Ces « deux visions très élevées » dont parle Rosselli sont aussi celles qui animent l’homme des Lumières, qui conçoit l’action politique à partir de ses propres sentiments moraux (les moral sentiments) dans le respect de la conscience d’autrui. Par conséquent, l’opposition du chef de GL au fascisme se développe d’abord (même si pas exclusivement) à partir d’une critique des mœurs (« i costumi »), ce qui est particulièrement évident dans sa dernière intervention publique, prononcée à l’occasion de la mort d’Antonio Gramsci. Le chef de Giustizia e Libertà décrit alors le caractère de Mussolini comme « extérieur, bruyant, irrationnel, improvisateur, démagogue, aventurier, » portrait très gobettien, en opposition à celui de l’intellectuel communiste, « intime, réservé, rationnel, sévère, et ennemi de la rhétorique et de toute sorte de facilité ». Lors de ce discours, deux semaines à peine avant son propre assassinat par des membres de la Cagoule pour le compte du gouvernement fasciste, Rosselli utilise une formule qui pourrait, finalement, résumer sa propre expérience politique et humaine : « l’idéal on le sert ; on ne s’en sert pas.

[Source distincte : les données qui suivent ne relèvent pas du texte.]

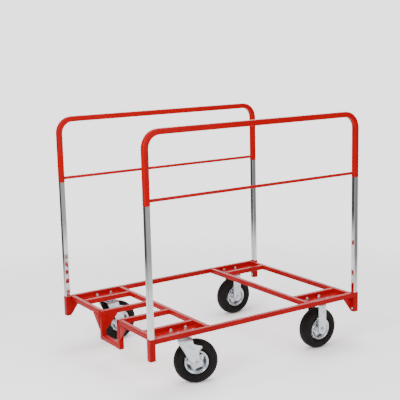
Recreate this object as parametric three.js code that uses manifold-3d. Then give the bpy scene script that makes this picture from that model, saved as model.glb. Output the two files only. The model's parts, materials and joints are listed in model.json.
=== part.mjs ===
// Round-table trolley: a welded square-tube base on four pneumatic casters, with a lift-out
// hoop along each long side. Round tables stand on edge across the two cross rails.
// Millimetres, +Z up, X along the trolley, floor at z = 0, origin under the middle of its footprint.
import * as THREE from 'three';
import { mergeVertices } from 'three/addons/utils/BufferGeometryUtils.js';
import Module from 'manifold-3d';

const wasm = await Module();
wasm.setup();

// Driving dimensions.
const gap = 0.35;                 // clearance between neighbouring pieces
const overallLength = 1320.8;     // over the corner sockets
const overallWidth = 939.8;
const frameTop = 285.75;
const hoopTop = 1274.8;

const tube = { size: 25.4, bore: 21.2, corner: 3 };
const socket = { size: 31.75, bore: 26.1, corner: 3.5, length: 107.15 };
const leg = { size: 25.4, bore: 21.2, corner: 2.5 };
const coat = { size: 28.6, bore: 26.1, corner: 4.5, lowerEnd: 922.5 };
const hoopBend = 76.2;            // centre-line radius of the two top bends
const hoopRail = { diameter: 15.9, height: 945 };
const stopBolt = { diameter: 6.3, head: 11, headHeight: 4.2, height: 197.3 };

const crossRailX = 317.5;         // the two rails that the tables stand on
const casterRailY = 323.85;
const slotRailY = 95.25;
const dropBottom = 131.4;         // underside of the low bar in the left side
const plateThickness = 4.75;
const socketGusset = { run: 56, drop: 75, inset: 9 };  // inset: from the socket's middle inwards
const dropGusset = { run: 68, drop: 74 };

const caster = {
  x: 433.4, plateLength: 114, plateWidth: 102, plateThickness: 5,
  boltX: 85, boltY: 67, boltHole: 10.5,
  trail: 65, legInside: 84, legThickness: 4,
  frontSwing: -22, rearSwing: 8,  // how far each swivel fork is turned at rest, in degrees
};
const crown = { from: -28, to: 54, thickness: 5, skirt: 12 };  // along the trail, from the king pin
const rigidLegHalfWidth = 26;
const race = { diameter: 76, height: 14, edge: 4 };
const kingPin = { diameter: 14, nut: 26, nutHeight: 7 };
const wheel = { diameter: 221, width: 72, rimDiameter: 121, rimWidth: 56, hub: 34, hubWidth: 74 };
const seatDepth = 9;              // from the rim's edge down to the tyre's seat
const beadHeight = 1.5;
const axle = { diameter: 12.7, nut: 22, nutHeight: 8, beyondNut: 3 };

// Places worked out from them.
const railZ = frameTop - tube.size / 2;
const frameUnderside = frameTop - tube.size;
const socketX = (overallLength - socket.size) / 2;
const socketY = (overallWidth - socket.size) / 2;
const socketInner = socketX - socket.size / 2;
const beamY = (overallWidth - tube.size) / 2;
const beamEnd = socketInner - gap;
const sideX = beamEnd - tube.size / 2;
const betweenBeams = beamY - tube.size / 2 - gap;
const moduleNear = crossRailX + tube.size / 2 + gap;
const moduleFar = sideX - tube.size / 2 - gap;
const casterY = (beamY + casterRailY) / 2;
const wheelRadius = wheel.diameter / 2;
const casterPlateZ = frameUnderside - gap - caster.plateThickness;
const crownTop = casterPlateZ - 2 * gap - race.height;

const redPaint = new THREE.MeshStandardMaterial({ color: 0xc11f17, roughness: 0.32, metalness: 0.1 });
const redCoating = new THREE.MeshStandardMaterial({ color: 0xcf1712, roughness: 0.28, metalness: 0 });
const chrome = new THREE.MeshStandardMaterial({ color: 0xd9dde2, roughness: 0.12, metalness: 1 });
const zinc = new THREE.MeshStandardMaterial({ color: 0xcfd6da, roughness: 0.3, metalness: 0.9 });
const rubber = new THREE.MeshStandardMaterial({ color: 0x1f1e1d, roughness: 0.8, metalness: 0 });

const sides = [['front', -1], ['rear', 1]];
const ends = [['left', -1], ['right', 1]];
const trolley = new THREE.Group();

function add(parent, name, geometry, material, x, y, z) {
  const mesh = new THREE.Mesh(geometry, material);
  mesh.name = name;
  mesh.position.set(x, y, z);
  parent.add(mesh);
  return mesh;
}

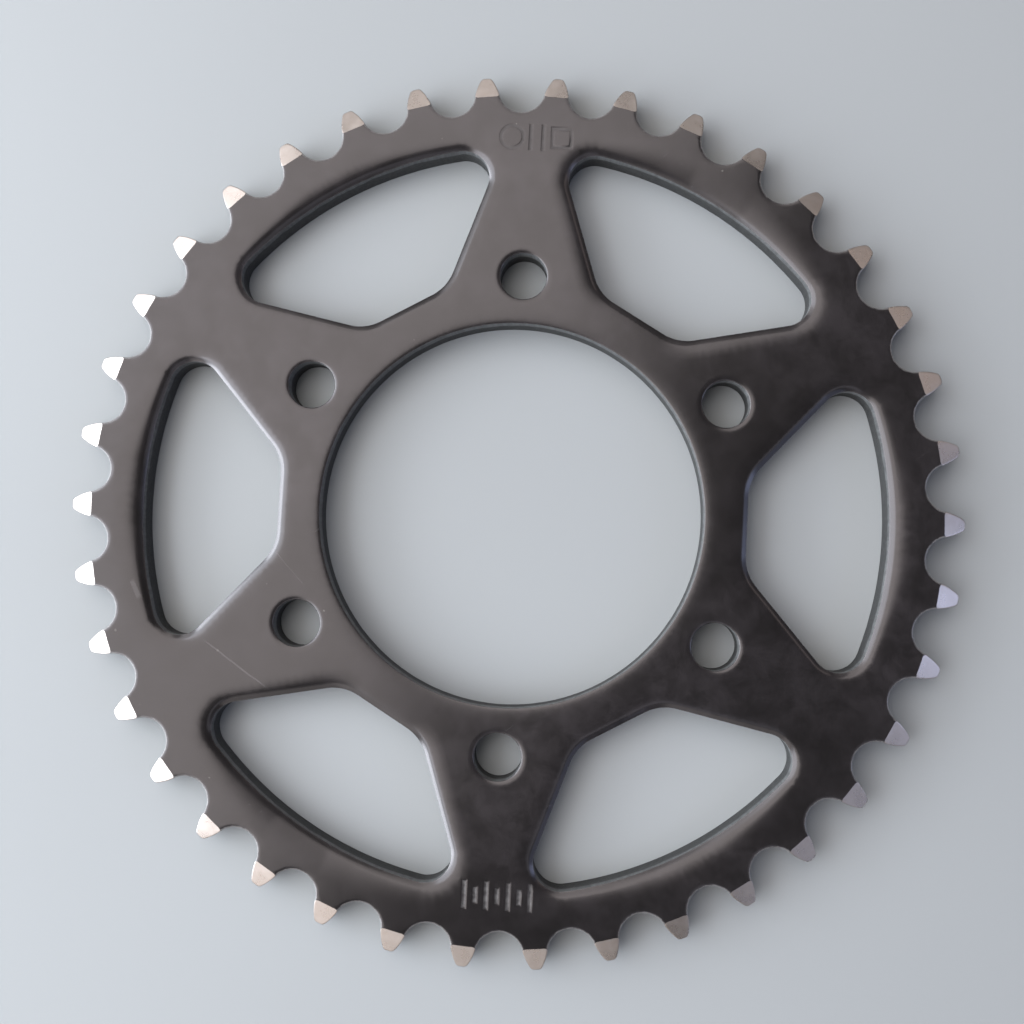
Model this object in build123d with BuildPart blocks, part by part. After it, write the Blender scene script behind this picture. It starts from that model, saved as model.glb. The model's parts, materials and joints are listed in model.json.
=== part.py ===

Et, si nécessaire, l’on meurt, avec la simplicité d’un Gramsci, plutôt que continuer à vivre en perdant la raison de vivre[2] ». Voici un enseignement moral des plus élevés qui, me semble-t-il, conserve encore aujourd’hui toute son actualité en espérant bien entendu que nul ne soit plus obligé, comme Rosselli, de le suivre jusqu’au bout, jusqu’à ses conséquences ultimes et fatales… Encore une fois, je remercie le jury du prix pour avoir redonné une nouvelle actualité, ici, à la pensée et à l’exemple de Carlo Rosselli, et au pont qu’il a constitué, dans ses années parisiennes, entre la France et l’Italie, entre une partie du monde intellectuel français et une Italie alors en exil. Et je vous remercie pour votre attention

[1] Carlo Rosselli, Socialisme libéral, Paris, Valois, 1930, pp. 7-8.
[2] Carlo Rosselli, Due climi politici : due tipi d’umanità, «Giustizia e Libertà », 18 giugno 1937.